● **AIM OF THE EXERCISE**
Starting at the first line of the data below, retype every line up to and including the one containing "return onMouth(tube(sealRadius, sealHole, sealLow(), mouthFlat".

━━ GIVEN DATA ━━

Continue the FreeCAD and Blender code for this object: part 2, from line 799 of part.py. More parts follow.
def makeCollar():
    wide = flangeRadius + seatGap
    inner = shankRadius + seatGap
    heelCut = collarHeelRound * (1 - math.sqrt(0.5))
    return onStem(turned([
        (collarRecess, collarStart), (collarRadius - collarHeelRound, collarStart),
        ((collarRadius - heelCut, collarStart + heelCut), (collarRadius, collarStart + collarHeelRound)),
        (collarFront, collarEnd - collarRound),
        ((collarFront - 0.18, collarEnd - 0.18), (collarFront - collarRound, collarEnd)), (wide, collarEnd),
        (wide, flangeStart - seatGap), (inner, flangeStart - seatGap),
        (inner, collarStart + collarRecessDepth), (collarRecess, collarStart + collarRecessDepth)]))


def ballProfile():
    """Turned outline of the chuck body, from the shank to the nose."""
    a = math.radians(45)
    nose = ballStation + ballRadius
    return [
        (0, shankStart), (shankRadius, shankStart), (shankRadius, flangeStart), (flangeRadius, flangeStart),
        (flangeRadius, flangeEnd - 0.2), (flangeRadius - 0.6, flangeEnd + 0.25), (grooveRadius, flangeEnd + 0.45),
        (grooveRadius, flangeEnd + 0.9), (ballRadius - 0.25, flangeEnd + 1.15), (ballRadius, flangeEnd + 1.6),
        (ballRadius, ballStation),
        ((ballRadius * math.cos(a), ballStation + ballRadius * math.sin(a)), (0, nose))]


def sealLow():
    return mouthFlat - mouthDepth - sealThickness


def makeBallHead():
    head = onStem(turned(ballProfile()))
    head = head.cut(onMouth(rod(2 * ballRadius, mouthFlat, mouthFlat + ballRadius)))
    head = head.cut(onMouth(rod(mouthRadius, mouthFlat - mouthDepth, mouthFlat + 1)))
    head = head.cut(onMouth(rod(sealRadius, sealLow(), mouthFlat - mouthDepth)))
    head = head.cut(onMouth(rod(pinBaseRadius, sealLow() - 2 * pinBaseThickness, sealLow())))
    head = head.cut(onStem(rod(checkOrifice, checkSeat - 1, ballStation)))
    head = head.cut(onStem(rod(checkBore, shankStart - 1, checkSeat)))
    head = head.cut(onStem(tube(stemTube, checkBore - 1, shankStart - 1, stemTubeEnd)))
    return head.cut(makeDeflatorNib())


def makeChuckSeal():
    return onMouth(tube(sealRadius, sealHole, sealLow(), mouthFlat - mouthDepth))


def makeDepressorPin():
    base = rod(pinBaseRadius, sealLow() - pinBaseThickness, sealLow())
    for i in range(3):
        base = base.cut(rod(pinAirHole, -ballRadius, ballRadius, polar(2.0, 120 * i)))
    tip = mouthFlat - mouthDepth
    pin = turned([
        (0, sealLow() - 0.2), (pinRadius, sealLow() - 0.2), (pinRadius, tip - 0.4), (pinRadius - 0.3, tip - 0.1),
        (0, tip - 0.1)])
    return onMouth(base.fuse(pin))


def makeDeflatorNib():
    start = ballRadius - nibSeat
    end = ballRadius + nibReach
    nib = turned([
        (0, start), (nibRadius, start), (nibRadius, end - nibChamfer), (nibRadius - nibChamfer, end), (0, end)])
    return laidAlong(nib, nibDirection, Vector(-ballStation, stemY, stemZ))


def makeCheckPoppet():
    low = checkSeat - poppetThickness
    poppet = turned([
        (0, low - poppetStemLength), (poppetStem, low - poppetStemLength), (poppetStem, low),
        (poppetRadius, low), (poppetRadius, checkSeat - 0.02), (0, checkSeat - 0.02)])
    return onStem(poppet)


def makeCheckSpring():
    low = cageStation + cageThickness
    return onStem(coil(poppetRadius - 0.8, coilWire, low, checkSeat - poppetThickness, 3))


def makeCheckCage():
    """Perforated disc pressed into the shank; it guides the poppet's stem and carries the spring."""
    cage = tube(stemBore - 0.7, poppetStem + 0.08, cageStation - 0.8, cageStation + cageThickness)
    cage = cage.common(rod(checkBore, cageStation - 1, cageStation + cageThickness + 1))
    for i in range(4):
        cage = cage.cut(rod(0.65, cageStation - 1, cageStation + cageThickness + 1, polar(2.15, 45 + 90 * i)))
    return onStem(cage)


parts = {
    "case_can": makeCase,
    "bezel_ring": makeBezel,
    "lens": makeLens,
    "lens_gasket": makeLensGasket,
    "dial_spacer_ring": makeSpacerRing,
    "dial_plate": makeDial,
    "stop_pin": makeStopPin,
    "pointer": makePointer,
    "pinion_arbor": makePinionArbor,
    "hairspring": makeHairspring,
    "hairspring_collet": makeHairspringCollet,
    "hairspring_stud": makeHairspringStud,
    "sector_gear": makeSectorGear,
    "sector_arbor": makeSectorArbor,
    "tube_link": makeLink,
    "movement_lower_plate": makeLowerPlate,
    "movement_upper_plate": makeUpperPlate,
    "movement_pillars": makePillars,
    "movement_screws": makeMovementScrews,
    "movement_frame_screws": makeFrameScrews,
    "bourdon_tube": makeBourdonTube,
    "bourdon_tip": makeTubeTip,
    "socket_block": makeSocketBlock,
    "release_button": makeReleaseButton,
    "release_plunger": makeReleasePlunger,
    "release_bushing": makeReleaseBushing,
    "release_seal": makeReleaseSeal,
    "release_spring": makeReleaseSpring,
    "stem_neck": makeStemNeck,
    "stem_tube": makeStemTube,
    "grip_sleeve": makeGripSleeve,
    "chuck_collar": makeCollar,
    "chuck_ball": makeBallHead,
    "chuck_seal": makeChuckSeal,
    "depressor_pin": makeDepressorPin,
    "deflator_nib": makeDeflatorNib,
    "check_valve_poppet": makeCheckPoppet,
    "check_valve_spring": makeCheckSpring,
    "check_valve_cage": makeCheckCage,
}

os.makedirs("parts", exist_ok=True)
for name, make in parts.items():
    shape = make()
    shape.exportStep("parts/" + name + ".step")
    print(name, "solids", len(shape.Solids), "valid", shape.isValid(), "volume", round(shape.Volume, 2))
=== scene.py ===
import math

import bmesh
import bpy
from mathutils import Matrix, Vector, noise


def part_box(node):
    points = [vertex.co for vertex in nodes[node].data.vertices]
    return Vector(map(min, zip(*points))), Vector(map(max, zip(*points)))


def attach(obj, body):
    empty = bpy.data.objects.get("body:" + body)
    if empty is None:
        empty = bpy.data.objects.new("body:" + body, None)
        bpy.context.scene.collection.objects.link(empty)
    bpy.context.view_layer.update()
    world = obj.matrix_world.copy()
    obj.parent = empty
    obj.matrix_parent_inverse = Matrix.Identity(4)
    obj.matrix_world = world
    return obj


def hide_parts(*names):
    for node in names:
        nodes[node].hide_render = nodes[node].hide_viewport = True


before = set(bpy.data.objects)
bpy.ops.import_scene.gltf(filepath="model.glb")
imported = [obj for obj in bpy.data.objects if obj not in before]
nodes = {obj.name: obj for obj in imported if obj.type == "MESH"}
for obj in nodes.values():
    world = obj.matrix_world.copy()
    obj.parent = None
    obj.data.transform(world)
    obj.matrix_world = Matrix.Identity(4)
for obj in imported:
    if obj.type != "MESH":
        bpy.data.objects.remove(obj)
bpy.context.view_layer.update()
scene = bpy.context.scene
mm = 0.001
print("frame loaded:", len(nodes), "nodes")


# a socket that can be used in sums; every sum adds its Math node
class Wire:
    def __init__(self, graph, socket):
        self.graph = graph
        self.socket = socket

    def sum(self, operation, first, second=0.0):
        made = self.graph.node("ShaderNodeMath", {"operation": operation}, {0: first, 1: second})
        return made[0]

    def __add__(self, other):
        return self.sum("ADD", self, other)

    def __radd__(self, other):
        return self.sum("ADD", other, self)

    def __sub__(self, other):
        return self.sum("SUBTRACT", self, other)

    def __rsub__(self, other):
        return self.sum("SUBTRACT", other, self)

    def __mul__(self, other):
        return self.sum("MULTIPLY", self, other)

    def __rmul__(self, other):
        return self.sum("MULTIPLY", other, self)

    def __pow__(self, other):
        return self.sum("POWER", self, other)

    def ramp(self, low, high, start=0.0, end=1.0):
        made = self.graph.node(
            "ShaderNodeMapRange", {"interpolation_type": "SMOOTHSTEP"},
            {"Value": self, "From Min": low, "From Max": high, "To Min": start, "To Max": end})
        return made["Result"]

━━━

● **WRITTEN ANSWER**
Continue the FreeCAD and Blender code for this object: part 2, from line 799 of part.py. More parts follow.
def makeCollar():
    wide = flangeRadius + seatGap
    inner = shankRadius + seatGap
    heelCut = collarHeelRound * (1 - math.sqrt(0.5))
    return onStem(turned([
        (collarRecess, collarStart), (collarRadius - collarHeelRound, collarStart),
        ((collarRadius - heelCut, collarStart + heelCut), (collarRadius, collarStart + collarHeelRound)),
        (collarFront, collarEnd - collarRound),
        ((collarFront - 0.18, collarEnd - 0.18), (collarFront - collarRound, collarEnd)), (wide, collarEnd),
        (wide, flangeStart - seatGap), (inner, flangeStart - seatGap),
        (inner, collarStart + collarRecessDepth), (collarRecess, collarStart + collarRecessDepth)]))


def ballProfile():
    """Turned outline of the chuck body, from the shank to the nose."""
    a = math.radians(45)
    nose = ballStation + ballRadius
    return [
        (0, shankStart), (shankRadius, shankStart), (shankRadius, flangeStart), (flangeRadius, flangeStart),
        (flangeRadius, flangeEnd - 0.2), (flangeRadius - 0.6, flangeEnd + 0.25), (grooveRadius, flangeEnd + 0.45),
        (grooveRadius, flangeEnd + 0.9), (ballRadius - 0.25, flangeEnd + 1.15), (ballRadius, flangeEnd + 1.6),
        (ballRadius, ballStation),
        ((ballRadius * math.cos(a), ballStation + ballRadius * math.sin(a)), (0, nose))]


def sealLow():
    return mouthFlat - mouthDepth - sealThickness


def makeBallHead():
    head = onStem(turned(ballProfile()))
    head = head.cut(onMouth(rod(2 * ballRadius, mouthFlat, mouthFlat + ballRadius)))
    head = head.cut(onMouth(rod(mouthRadius, mouthFlat - mouthDepth, mouthFlat + 1)))
    head = head.cut(onMouth(rod(sealRadius, sealLow(), mouthFlat - mouthDepth)))
    head = head.cut(onMouth(rod(pinBaseRadius, sealLow() - 2 * pinBaseThickness, sealLow())))
    head = head.cut(onStem(rod(checkOrifice, checkSeat - 1, ballStation)))
    head = head.cut(onStem(rod(checkBore, shankStart - 1, checkSeat)))
    head = head.cut(onStem(tube(stemTube, checkBore - 1, shankStart - 1, stemTubeEnd)))
    return head.cut(makeDeflatorNib())


def makeChuckSeal():
    return onMouth(tube(sealRadius, sealHole, sealLow(), mouthFlat - mouthDepth))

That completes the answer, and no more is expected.